Please output exactly the lines of the material from the first through the line containing "return self.value[i] +", and nothing more.

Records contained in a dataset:
____________________

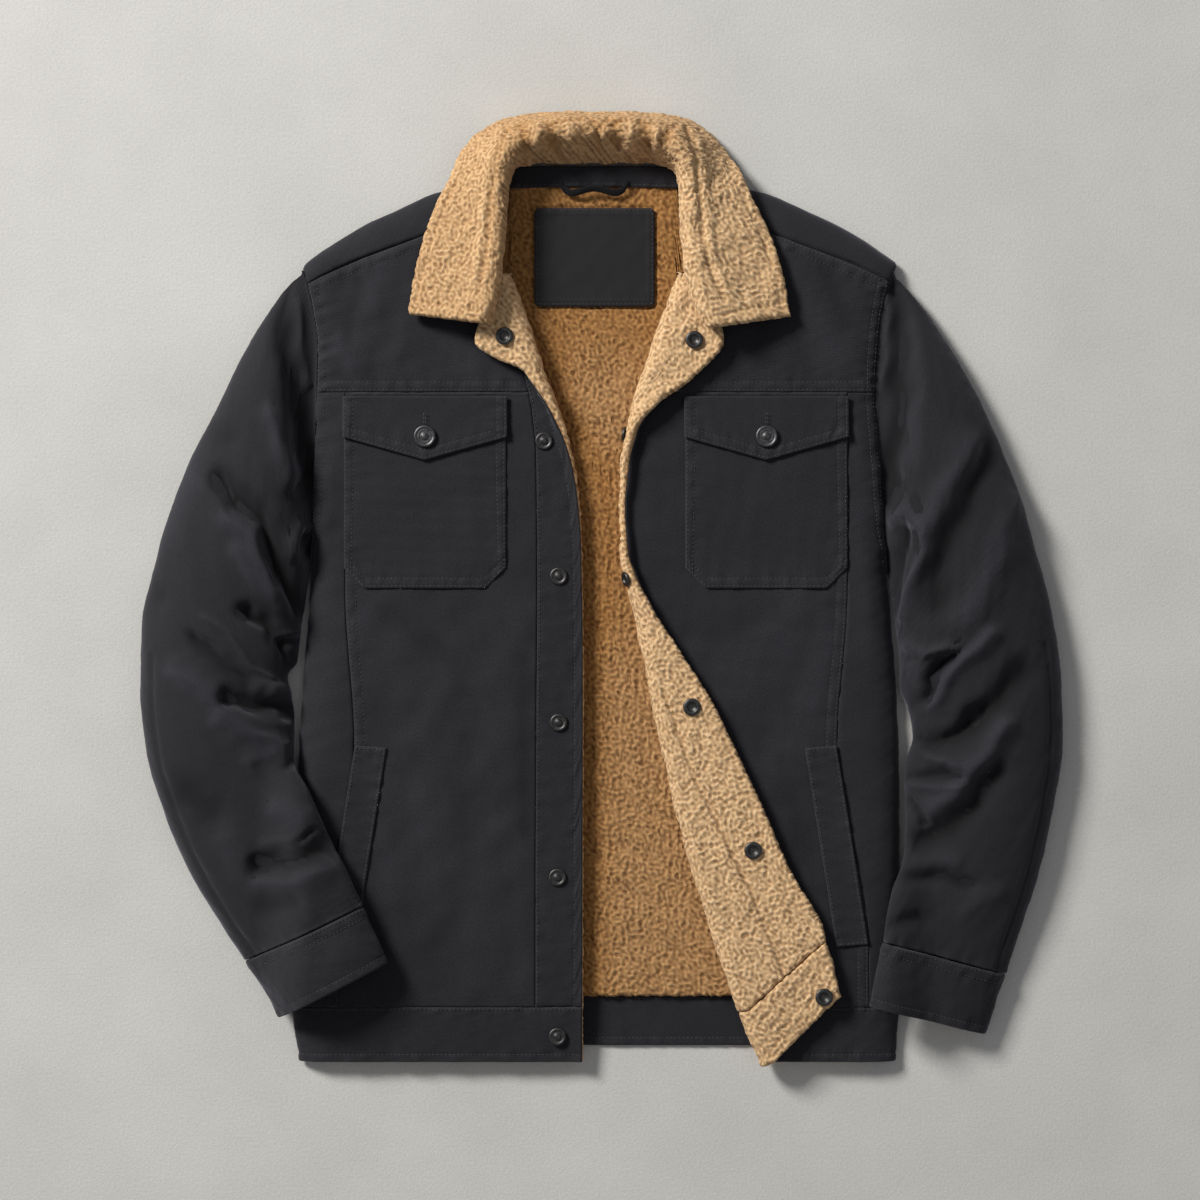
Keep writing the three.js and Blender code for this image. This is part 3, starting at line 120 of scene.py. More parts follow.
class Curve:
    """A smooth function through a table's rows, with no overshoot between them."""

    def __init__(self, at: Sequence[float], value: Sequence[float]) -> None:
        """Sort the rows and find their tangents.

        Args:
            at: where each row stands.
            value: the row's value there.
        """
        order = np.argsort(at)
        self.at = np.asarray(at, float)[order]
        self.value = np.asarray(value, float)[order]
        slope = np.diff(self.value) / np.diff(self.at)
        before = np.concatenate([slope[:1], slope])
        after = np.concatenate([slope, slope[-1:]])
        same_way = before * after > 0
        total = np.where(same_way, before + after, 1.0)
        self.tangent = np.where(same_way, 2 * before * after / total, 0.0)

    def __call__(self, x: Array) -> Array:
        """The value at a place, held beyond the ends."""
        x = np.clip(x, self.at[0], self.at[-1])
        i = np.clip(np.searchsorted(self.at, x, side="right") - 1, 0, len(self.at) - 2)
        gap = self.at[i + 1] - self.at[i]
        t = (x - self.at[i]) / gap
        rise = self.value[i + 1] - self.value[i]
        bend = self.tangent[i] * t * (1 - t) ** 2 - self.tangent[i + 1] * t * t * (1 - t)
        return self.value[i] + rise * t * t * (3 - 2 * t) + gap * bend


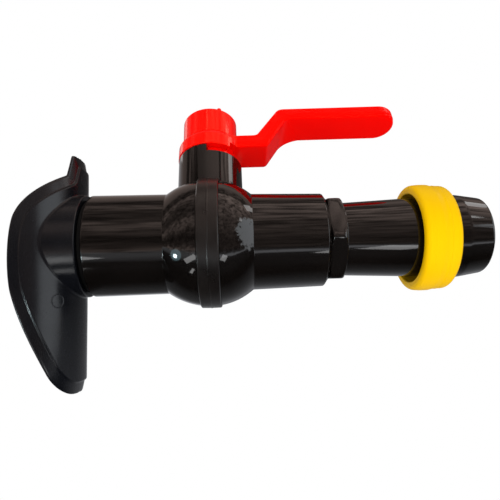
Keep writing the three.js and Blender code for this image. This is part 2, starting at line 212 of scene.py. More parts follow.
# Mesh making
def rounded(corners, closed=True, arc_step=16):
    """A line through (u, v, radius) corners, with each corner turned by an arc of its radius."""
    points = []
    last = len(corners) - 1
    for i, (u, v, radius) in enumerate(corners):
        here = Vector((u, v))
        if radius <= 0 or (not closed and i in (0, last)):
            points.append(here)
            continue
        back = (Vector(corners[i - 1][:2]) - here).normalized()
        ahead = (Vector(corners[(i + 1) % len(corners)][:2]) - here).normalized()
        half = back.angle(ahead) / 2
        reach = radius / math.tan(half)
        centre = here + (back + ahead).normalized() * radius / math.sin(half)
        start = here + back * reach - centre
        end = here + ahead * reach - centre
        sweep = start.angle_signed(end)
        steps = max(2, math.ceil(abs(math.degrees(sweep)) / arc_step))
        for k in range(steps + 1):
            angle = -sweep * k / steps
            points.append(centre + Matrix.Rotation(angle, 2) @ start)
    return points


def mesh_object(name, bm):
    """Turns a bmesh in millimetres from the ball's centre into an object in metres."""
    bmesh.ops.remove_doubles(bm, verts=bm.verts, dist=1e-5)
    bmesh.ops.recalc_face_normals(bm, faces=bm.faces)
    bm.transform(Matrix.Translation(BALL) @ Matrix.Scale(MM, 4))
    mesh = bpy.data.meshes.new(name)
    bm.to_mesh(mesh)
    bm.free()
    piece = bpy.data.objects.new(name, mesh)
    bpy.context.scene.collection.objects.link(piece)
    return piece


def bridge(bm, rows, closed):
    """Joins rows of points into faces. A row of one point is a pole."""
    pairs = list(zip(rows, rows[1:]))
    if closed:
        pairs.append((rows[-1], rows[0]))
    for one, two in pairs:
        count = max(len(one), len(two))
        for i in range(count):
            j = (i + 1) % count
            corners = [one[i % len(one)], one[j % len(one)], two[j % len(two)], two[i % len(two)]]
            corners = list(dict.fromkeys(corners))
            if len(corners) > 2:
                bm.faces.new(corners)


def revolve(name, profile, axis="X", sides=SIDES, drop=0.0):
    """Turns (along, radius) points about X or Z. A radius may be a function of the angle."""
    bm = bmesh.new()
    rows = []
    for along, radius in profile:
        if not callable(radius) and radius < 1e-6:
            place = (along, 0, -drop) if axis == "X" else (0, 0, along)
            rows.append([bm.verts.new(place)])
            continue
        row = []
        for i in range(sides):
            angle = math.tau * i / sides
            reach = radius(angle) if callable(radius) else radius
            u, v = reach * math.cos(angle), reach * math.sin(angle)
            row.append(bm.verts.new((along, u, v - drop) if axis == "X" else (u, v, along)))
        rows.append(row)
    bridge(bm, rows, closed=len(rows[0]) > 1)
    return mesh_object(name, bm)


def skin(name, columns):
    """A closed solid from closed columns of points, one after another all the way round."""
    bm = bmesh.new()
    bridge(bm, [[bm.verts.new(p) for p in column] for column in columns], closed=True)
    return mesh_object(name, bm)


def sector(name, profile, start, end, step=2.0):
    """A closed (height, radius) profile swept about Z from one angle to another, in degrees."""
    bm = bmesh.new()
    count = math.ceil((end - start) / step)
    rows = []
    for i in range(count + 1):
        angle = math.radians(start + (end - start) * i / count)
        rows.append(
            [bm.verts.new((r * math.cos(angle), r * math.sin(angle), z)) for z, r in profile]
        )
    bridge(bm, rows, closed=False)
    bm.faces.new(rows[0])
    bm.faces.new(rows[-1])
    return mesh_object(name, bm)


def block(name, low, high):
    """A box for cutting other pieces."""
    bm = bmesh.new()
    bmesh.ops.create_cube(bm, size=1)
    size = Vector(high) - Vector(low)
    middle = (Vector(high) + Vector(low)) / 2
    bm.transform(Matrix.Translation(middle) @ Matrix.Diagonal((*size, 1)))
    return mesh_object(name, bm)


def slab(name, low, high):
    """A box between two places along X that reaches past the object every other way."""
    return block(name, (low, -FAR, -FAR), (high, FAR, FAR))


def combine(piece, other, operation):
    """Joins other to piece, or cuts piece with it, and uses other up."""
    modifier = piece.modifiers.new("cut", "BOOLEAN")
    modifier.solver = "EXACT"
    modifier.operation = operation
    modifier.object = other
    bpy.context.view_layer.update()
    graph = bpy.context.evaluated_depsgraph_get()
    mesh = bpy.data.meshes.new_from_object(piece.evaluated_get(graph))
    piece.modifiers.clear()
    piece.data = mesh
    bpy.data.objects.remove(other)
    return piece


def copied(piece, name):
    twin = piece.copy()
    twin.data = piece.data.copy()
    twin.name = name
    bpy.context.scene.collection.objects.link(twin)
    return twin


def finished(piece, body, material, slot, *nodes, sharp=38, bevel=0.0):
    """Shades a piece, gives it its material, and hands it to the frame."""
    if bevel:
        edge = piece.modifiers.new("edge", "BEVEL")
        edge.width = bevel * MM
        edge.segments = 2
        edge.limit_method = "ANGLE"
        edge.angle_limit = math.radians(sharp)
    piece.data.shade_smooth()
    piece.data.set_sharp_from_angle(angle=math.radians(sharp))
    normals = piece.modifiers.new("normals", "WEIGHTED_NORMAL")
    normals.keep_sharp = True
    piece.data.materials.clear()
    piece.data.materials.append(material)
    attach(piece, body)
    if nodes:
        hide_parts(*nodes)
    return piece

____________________

Written answer:
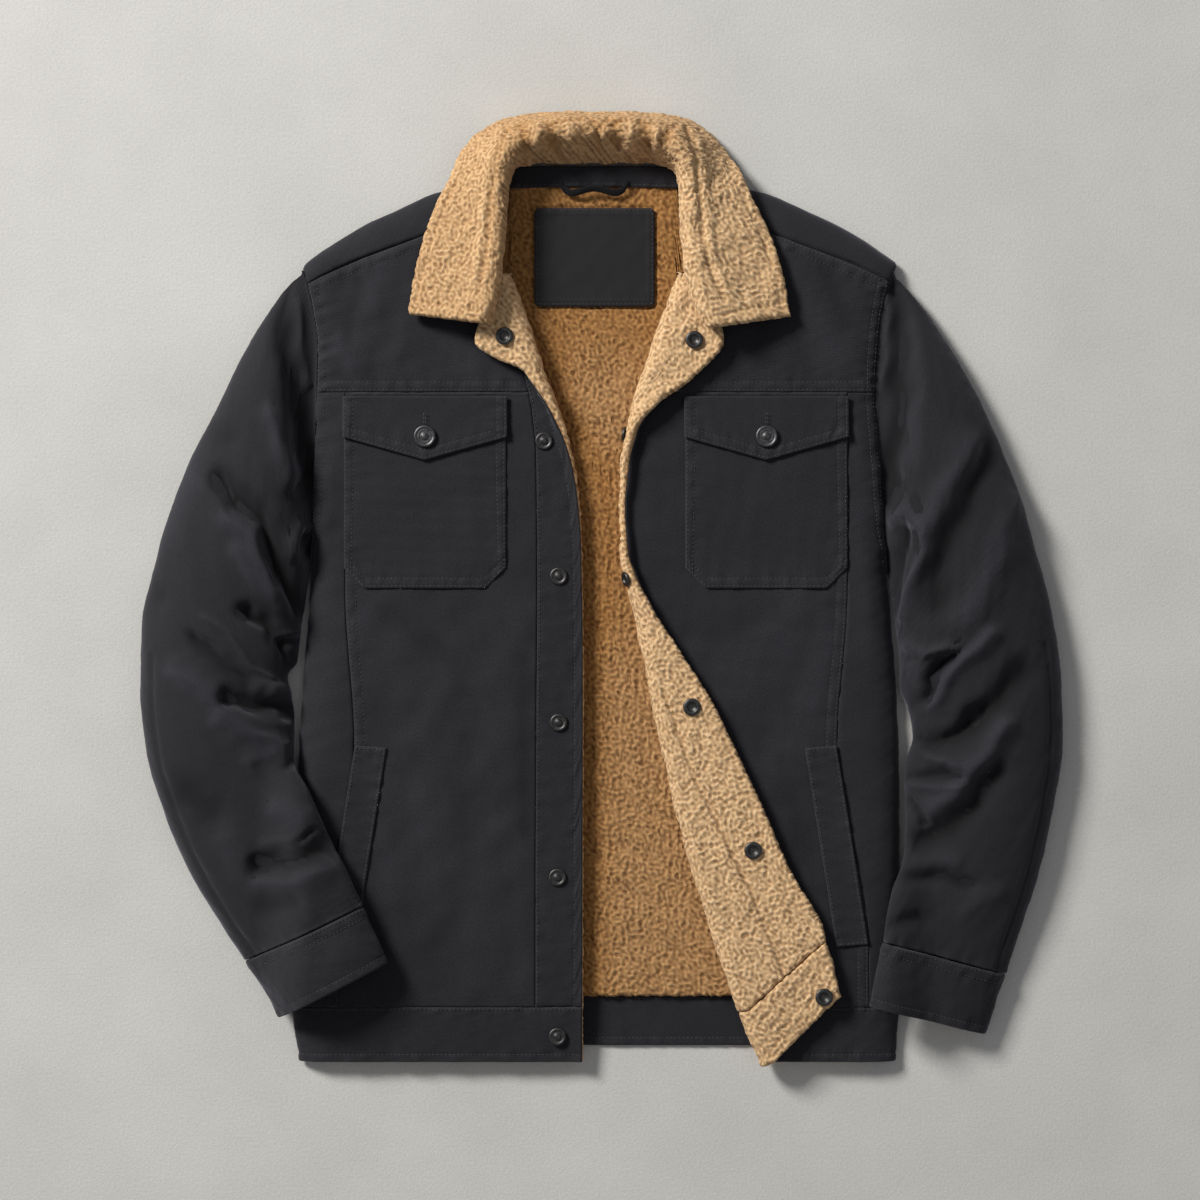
Keep writing the three.js and Blender code for this image. This is part 3, starting at line 120 of scene.py. More parts follow.
class Curve:
    """A smooth function through a table's rows, with no overshoot between them."""

    def __init__(self, at: Sequence[float], value: Sequence[float]) -> None:
        """Sort the rows and find their tangents.

        Args:
            at: where each row stands.
            value: the row's value there.
        """
        order = np.argsort(at)
        self.at = np.asarray(at, float)[order]
        self.value = np.asarray(value, float)[order]
        slope = np.diff(self.value) / np.diff(self.at)
        before = np.concatenate([slope[:1], slope])
        after = np.concatenate([slope, slope[-1:]])
        same_way = before * after > 0
        total = np.where(same_way, before + after, 1.0)
        self.tangent = np.where(same_way, 2 * before * after / total, 0.0)

    def __call__(self, x: Array) -> Array:
        """The value at a place, held beyond the ends."""
        x = np.clip(x, self.at[0], self.at[-1])
        i = np.clip(np.searchsorted(self.at, x, side="right") - 1, 0, len(self.at) - 2)
        gap = self.at[i + 1] - self.at[i]
        t = (x - self.at[i]) / gap
        rise = self.value[i + 1] - self.value[i]
        bend = self.tangent[i] * t * (1 - t) ** 2 - self.tangent[i + 1] * t * t * (1 - t)
        return self.value[i] + rise * t * t * (3 - 2 * t) + gap * bend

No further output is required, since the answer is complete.